==== INPUT FOR THIS TASK

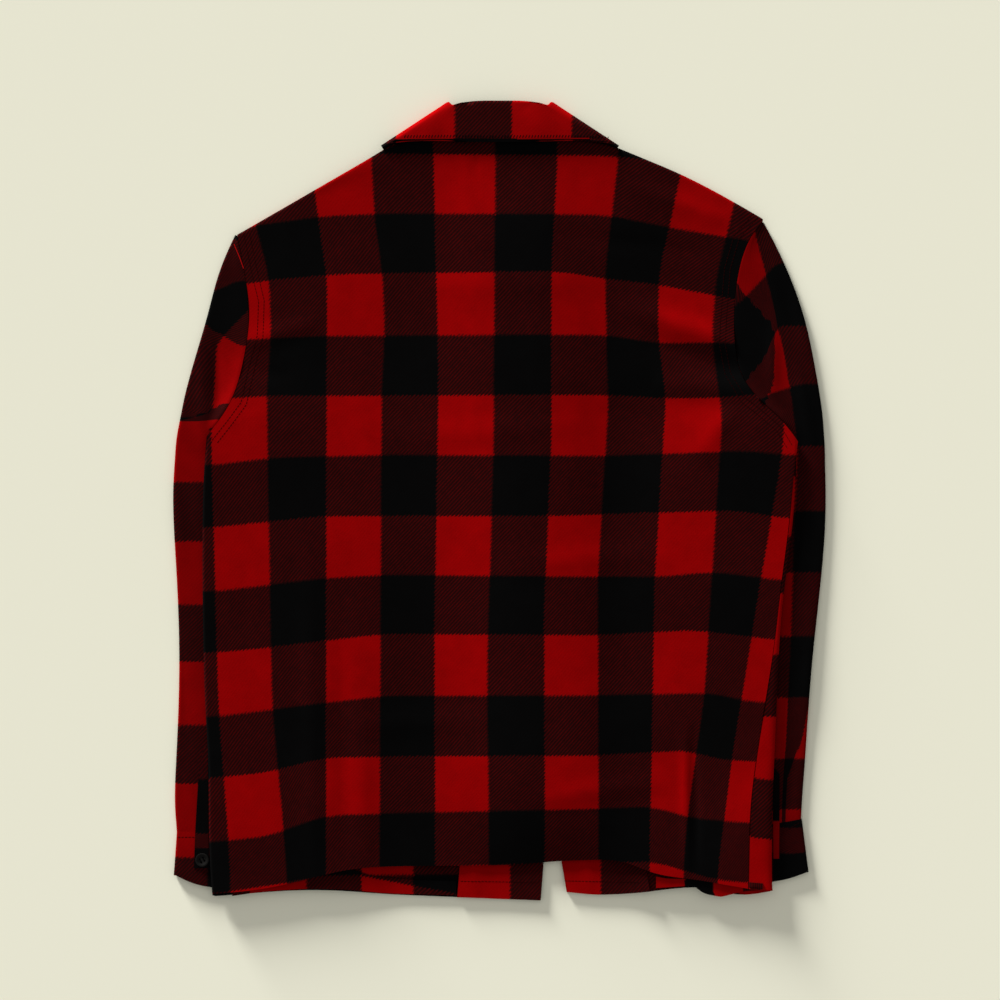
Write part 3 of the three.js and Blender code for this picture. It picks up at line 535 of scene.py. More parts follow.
def new_group(name, inputs, outputs):
    """An empty node group with named inputs and outputs."""
    group = bpy.data.node_groups.new(name, "ShaderNodeTree")
    for label, kind, value in inputs:
        socket = group.interface.new_socket(name=label, in_out="INPUT", socket_type=kind)
        if value is not None:
            socket.default_value = value
    for label, kind in outputs:
        group.interface.new_socket(name=label, in_out="OUTPUT", socket_type=kind)
    return group, group.nodes.new("NodeGroupInput"), group.nodes.new("NodeGroupOutput")


def add_math(tree, what, first, second=None, third=None):
    """One Math node, fed by sockets or plain numbers."""
    node = tree.nodes.new("ShaderNodeMath")
    node.operation = what
    for slot_number, value in enumerate((first, second, third)):
        if value is None:
            continue
        if isinstance(value, (int, float)):
            node.inputs[slot_number].default_value = value
        else:
            tree.links.new(value, node.inputs[slot_number])
    return node.outputs[0]


def add_noise(tree, vector, scale, detail=2.0, rough=0.5):
    """One noise pattern, as a value from 0 to 1."""
    node = tree.nodes.new("ShaderNodeTexNoise")
    node.inputs["Scale"].default_value = scale
    node.inputs["Detail"].default_value = detail
    node.inputs["Roughness"].default_value = rough
    tree.links.new(vector, node.inputs["Vector"])
    return node.outputs["Fac"]


# %% [markdown]
# ## The check group
# The group starts with the twill: ridges that run slantwise over the cloth.
# They also make the edges of the stripes stepped, as woven edges are, and a
# little noise makes them ragged, as the nap does.

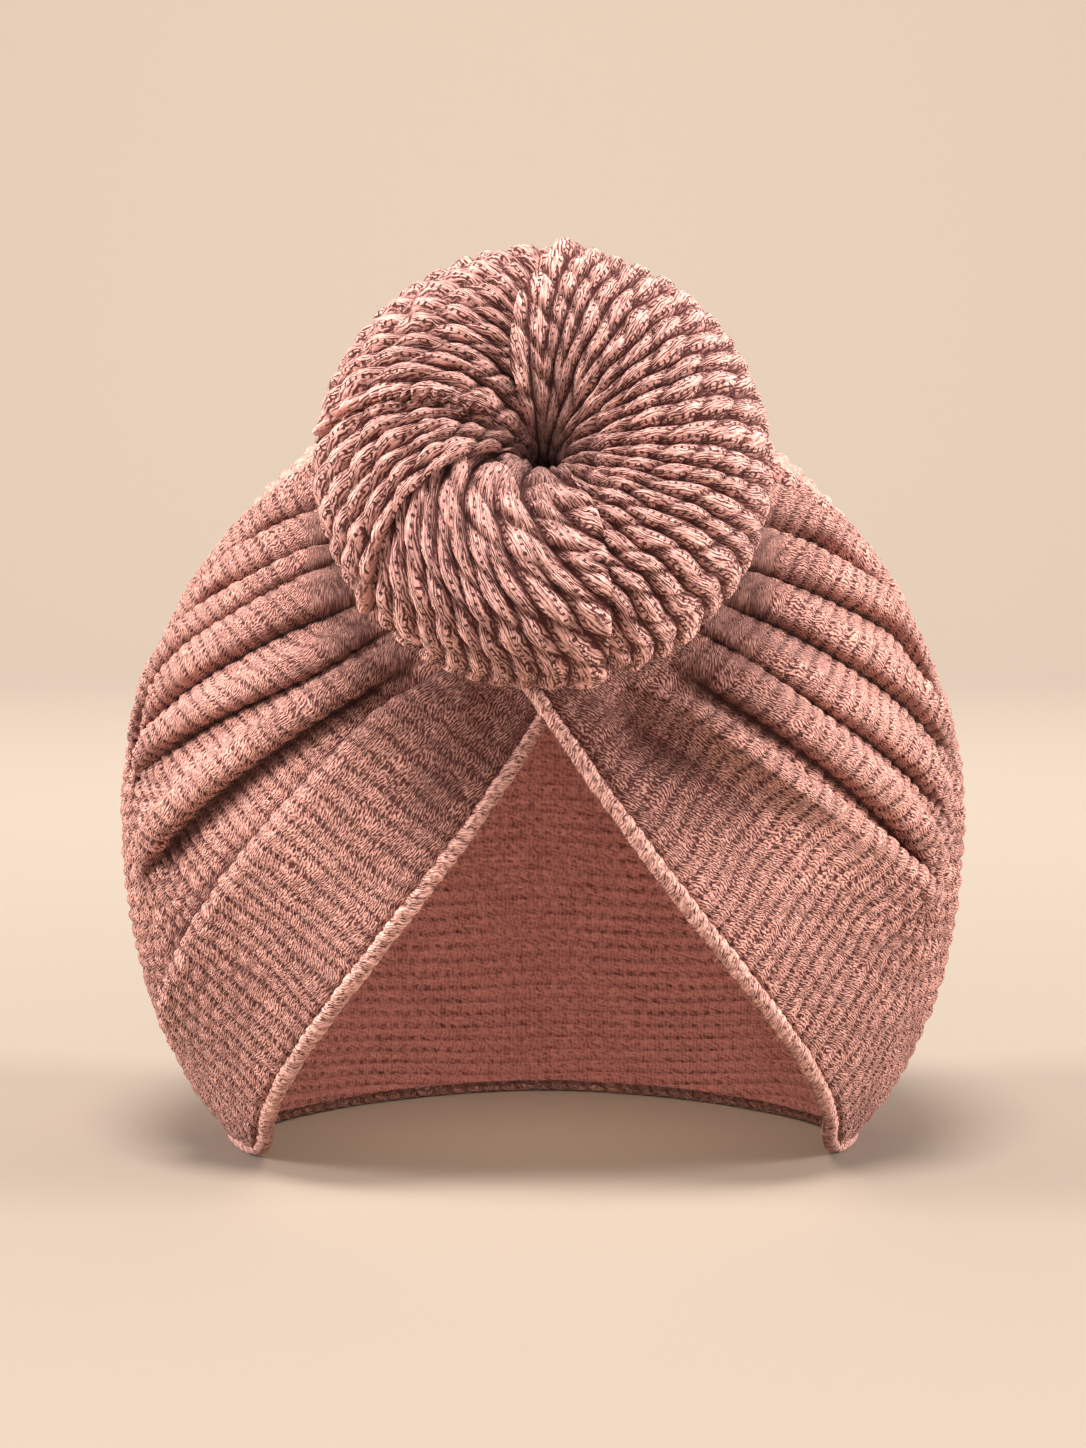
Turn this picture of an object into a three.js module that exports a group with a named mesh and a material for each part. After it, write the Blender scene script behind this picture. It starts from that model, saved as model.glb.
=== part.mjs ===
// Turban headwrap in a thick ribbed knit, with a wound top knot, held in its worn form.
// Millimetres, +Z up, X to the wearer's left, the face towards -Y. The origin is where the crown of the head
// touches the inside of the wrap.
import * as THREE from 'three';

// Crown: half sizes from its middle, which lies at the widest level
const crownHalfWidth = 94;
const crownFront = 104;
const crownBack = 106;
const crownRise = 102;
const crownRound = 1.85;
const hemDrop = 75;
const tuckDepth = 100.5;
const tuckRound = 2.3;
const napePoint = 0.6;

// Cloth
const wall = 3;
const gap = 0.3;
const edgingRadius = 1.7;
const hemRadius = 2;
const lapLift = 4.3;

// The knot's place on the crown, and the point that its folds fan round, as shares of a crown of radius 1
const knotElevation = 39;
const fanBack = 0.1;
const fanDrop = 0.55;
const neckAngle = 12;

// Rise of the cloth round the knot and the angle where it is gone, straight below the knot and straight above it
const neck = { riseBelow: 1, riseAbove: 5.5, endBelow: 24, endAbove: 38 };

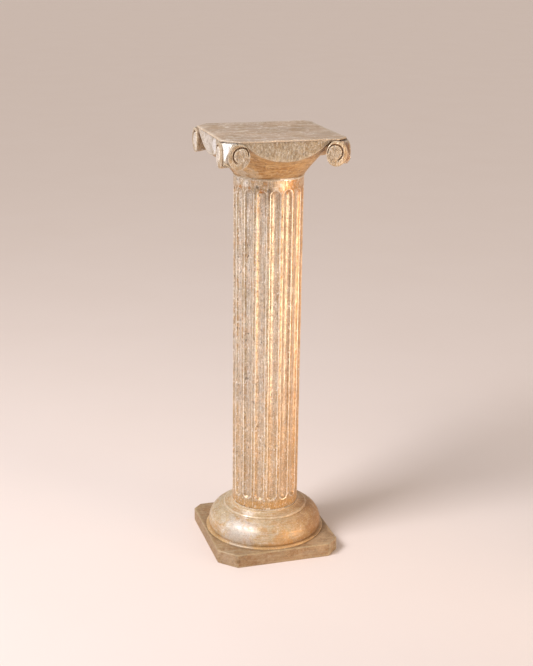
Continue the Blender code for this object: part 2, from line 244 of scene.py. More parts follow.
def canted_board(half, bottom, top, cants, edge_round, segments):
    """A square board with its four corners sawn off and its edges rounded."""
    bm = bmesh.new()
    middle = Matrix.Translation((0, 0, (bottom + top) / 2))
    size = Matrix.Diagonal((2 * half, 2 * half, top - bottom, 1))
    bmesh.ops.create_cube(bm, size=1, matrix=middle @ size)
    for turn, corner in enumerate(CORNERS):
        turned = Matrix.Rotation(turn * QUARTER_TURN, 3, "Z")
        cut_away(bm, turned @ Vector((half, -half + cants[corner], 0)), turned @ Vector((1, -1, 0)))
    bmesh.ops.bevel(
        bm, geom=bm.edges[:], offset=edge_round, offset_type="OFFSET",
        segments=segments, profile=0.5, affect="EDGES", material=-1,
    )
    return bm


def keep_inside(bm, low, high):
    """Hold every point between two corners of a box."""
    for v in bm.verts:
        v.co = [min(max(v.co[k], low[k]), high[k]) for k in range(3)]


def add_piece(name, parts, node, sharp_angle=48, overhang=0):
    """Join shapes into the object that stands for one node of the frame.

    No point leaves the node's box, but for the overhang on its four sides.
    """
    low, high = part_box(node)
    spread = Vector((overhang, overhang, 0))
    mesh = bpy.data.meshes.new(name)
    joined = bmesh.new()
    for bm in parts:
        bmesh.ops.recalc_face_normals(bm, faces=bm.faces)
        part_mesh = bpy.data.meshes.new("part")
        bm.to_mesh(part_mesh)
        bm.free()
        joined.from_mesh(part_mesh)
        bpy.data.meshes.remove(part_mesh)
    keep_inside(joined, low - spread, high + spread)
    joined.to_mesh(mesh)
    joined.free()
    mesh.shade_smooth()
    mesh.set_sharp_from_angle(angle=radians(sharp_angle))
    obj = bpy.data.objects.new(name, mesh)
    bpy.context.scene.collection.objects.link(obj)
    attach(obj, "root")
    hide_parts(node)
    return obj


# Plinth: a sawn square board with canted corners

def carve_plinth():
    bm = canted_board(PLINTH_HALF_WIDTH, 0, PLINTH_TOP, PLINTH_CANTS, PLINTH_EDGE_WEAR, segments=3)
    for axis in (0, 1):
        score(bm, axis, -PLINTH_HALF_WIDTH, PLINTH_HALF_WIDTH, PLINTH_GRID)
    score(bm, 2, 0, PLINTH_TOP, PLINTH_GRID)
    above_floor = lambda p: step_up(0, 2 * MM, p.z)
    work_surface(bm, 0.5 * MM, 26 * MM, 1, held=above_floor)
    work_surface(bm, 0.35 * MM, 9 * MM, 2, held=above_floor)
    return add_piece("plinth_board", [bm], "plinth", sharp_angle=32)


# Turned base: fillet, dome, bead and hollow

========

• **GIVEN REQUEST**:
Exact copies of all the records are required.

• **WRITTEN RESPONSE**:
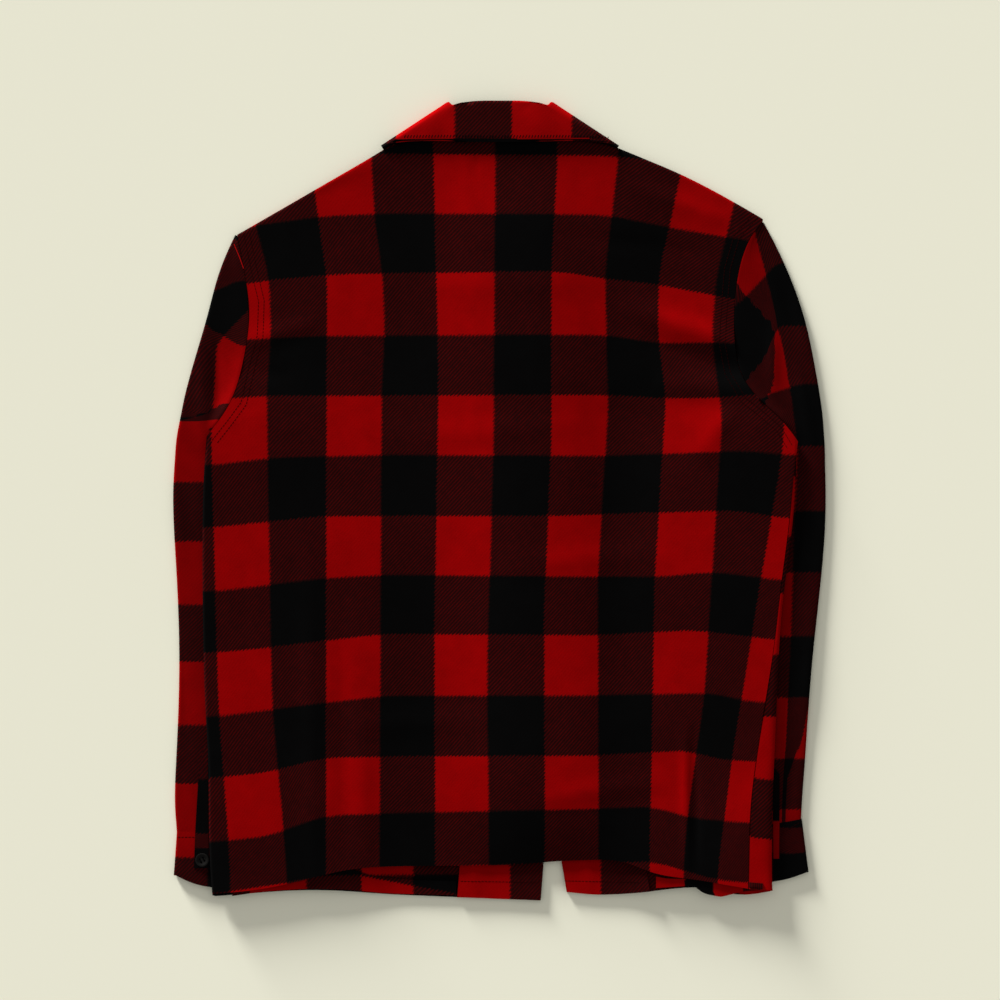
Write part 3 of the three.js and Blender code for this picture. It picks up at line 535 of scene.py. More parts follow.
def new_group(name, inputs, outputs):
    """An empty node group with named inputs and outputs."""
    group = bpy.data.node_groups.new(name, "ShaderNodeTree")
    for label, kind, value in inputs:
        socket = group.interface.new_socket(name=label, in_out="INPUT", socket_type=kind)
        if value is not None:
            socket.default_value = value
    for label, kind in outputs:
        group.interface.new_socket(name=label, in_out="OUTPUT", socket_type=kind)
    return group, group.nodes.new("NodeGroupInput"), group.nodes.new("NodeGroupOutput")


def add_math(tree, what, first, second=None, third=None):
    """One Math node, fed by sockets or plain numbers."""
    node = tree.nodes.new("ShaderNodeMath")
    node.operation = what
    for slot_number, value in enumerate((first, second, third)):
        if value is None:
            continue
        if isinstance(value, (int, float)):
            node.inputs[slot_number].default_value = value
        else:
            tree.links.new(value, node.inputs[slot_number])
    return node.outputs[0]


def add_noise(tree, vector, scale, detail=2.0, rough=0.5):
    """One noise pattern, as a value from 0 to 1."""
    node = tree.nodes.new("ShaderNodeTexNoise")
    node.inputs["Scale"].default_value = scale
    node.inputs["Detail"].default_value = detail
    node.inputs["Roughness"].default_value = rough
    tree.links.new(vector, node.inputs["Vector"])
    return node.outputs["Fac"]


# %% [markdown]
# ## The check group
# The group starts with the twill: ridges that run slantwise over the cloth.
# They also make the edges of the stripes stepped, as woven edges are, and a
# little noise makes them ragged, as the nap does.

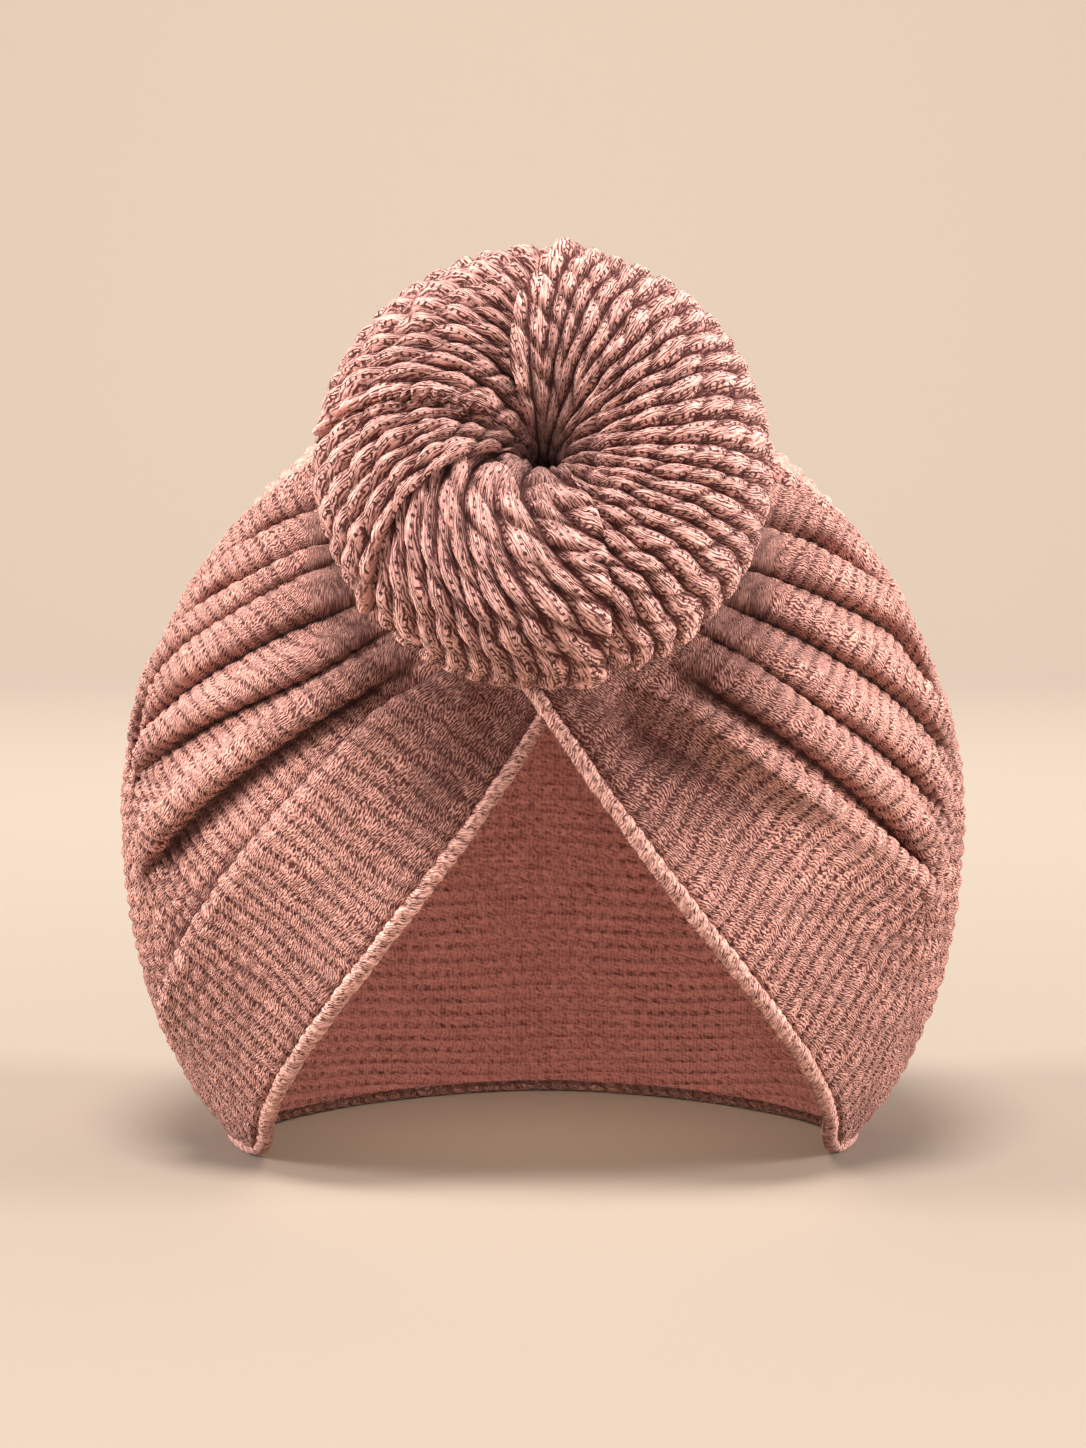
Turn this picture of an object into a three.js module that exports a group with a named mesh and a material for each part. After it, write the Blender scene script behind this picture. It starts from that model, saved as model.glb.
=== part.mjs ===
// Turban headwrap in a thick ribbed knit, with a wound top knot, held in its worn form.
// Millimetres, +Z up, X to the wearer's left, the face towards -Y. The origin is where the crown of the head
// touches the inside of the wrap.
import * as THREE from 'three';

// Crown: half sizes from its middle, which lies at the widest level
const crownHalfWidth = 94;
const crownFront = 104;
const crownBack = 106;
const crownRise = 102;
const crownRound = 1.85;
const hemDrop = 75;
const tuckDepth = 100.5;
const tuckRound = 2.3;
const napePoint = 0.6;

// Cloth
const wall = 3;
const gap = 0.3;
const edgingRadius = 1.7;
const hemRadius = 2;
const lapLift = 4.3;

// The knot's place on the crown, and the point that its folds fan round, as shares of a crown of radius 1
const knotElevation = 39;
const fanBack = 0.1;
const fanDrop = 0.55;
const neckAngle = 12;

// Rise of the cloth round the knot and the angle where it is gone, straight below the knot and straight above it
const neck = { riseBelow: 1, riseAbove: 5.5, endBelow: 24, endAbove: 38 };

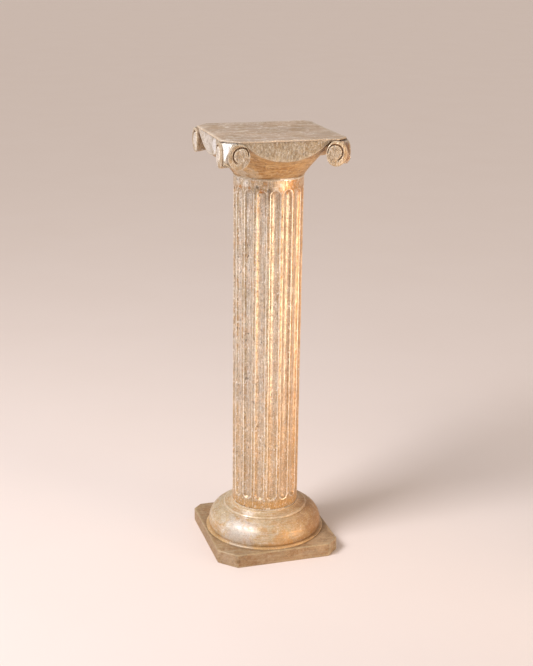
Continue the Blender code for this object: part 2, from line 244 of scene.py. More parts follow.
def canted_board(half, bottom, top, cants, edge_round, segments):
    """A square board with its four corners sawn off and its edges rounded."""
    bm = bmesh.new()
    middle = Matrix.Translation((0, 0, (bottom + top) / 2))
    size = Matrix.Diagonal((2 * half, 2 * half, top - bottom, 1))
    bmesh.ops.create_cube(bm, size=1, matrix=middle @ size)
    for turn, corner in enumerate(CORNERS):
        turned = Matrix.Rotation(turn * QUARTER_TURN, 3, "Z")
        cut_away(bm, turned @ Vector((half, -half + cants[corner], 0)), turned @ Vector((1, -1, 0)))
    bmesh.ops.bevel(
        bm, geom=bm.edges[:], offset=edge_round, offset_type="OFFSET",
        segments=segments, profile=0.5, affect="EDGES", material=-1,
    )
    return bm


def keep_inside(bm, low, high):
    """Hold every point between two corners of a box."""
    for v in bm.verts:
        v.co = [min(max(v.co[k], low[k]), high[k]) for k in range(3)]


def add_piece(name, parts, node, sharp_angle=48, overhang=0):
    """Join shapes into the object that stands for one node of the frame.

    No point leaves the node's box, but for the overhang on its four sides.
    """
    low, high = part_box(node)
    spread = Vector((overhang, overhang, 0))
    mesh = bpy.data.meshes.new(name)
    joined = bmesh.new()
    for bm in parts:
        bmesh.ops.recalc_face_normals(bm, faces=bm.faces)
        part_mesh = bpy.data.meshes.new("part")
        bm.to_mesh(part_mesh)
        bm.free()
        joined.from_mesh(part_mesh)
        bpy.data.meshes.remove(part_mesh)
    keep_inside(joined, low - spread, high + spread)
    joined.to_mesh(mesh)
    joined.free()
    mesh.shade_smooth()
    mesh.set_sharp_from_angle(angle=radians(sharp_angle))
    obj = bpy.data.objects.new(name, mesh)
    bpy.context.scene.collection.objects.link(obj)
    attach(obj, "root")
    hide_parts(node)
    return obj


# Plinth: a sawn square board with canted corners

def carve_plinth():
    bm = canted_board(PLINTH_HALF_WIDTH, 0, PLINTH_TOP, PLINTH_CANTS, PLINTH_EDGE_WEAR, segments=3)
    for axis in (0, 1):
        score(bm, axis, -PLINTH_HALF_WIDTH, PLINTH_HALF_WIDTH, PLINTH_GRID)
    score(bm, 2, 0, PLINTH_TOP, PLINTH_GRID)
    above_floor = lambda p: step_up(0, 2 * MM, p.z)
    work_surface(bm, 0.5 * MM, 26 * MM, 1, held=above_floor)
    work_surface(bm, 0.35 * MM, 9 * MM, 2, held=above_floor)
    return add_piece("plinth_board", [bm], "plinth", sharp_angle=32)


# Turned base: fillet, dome, bead and hollow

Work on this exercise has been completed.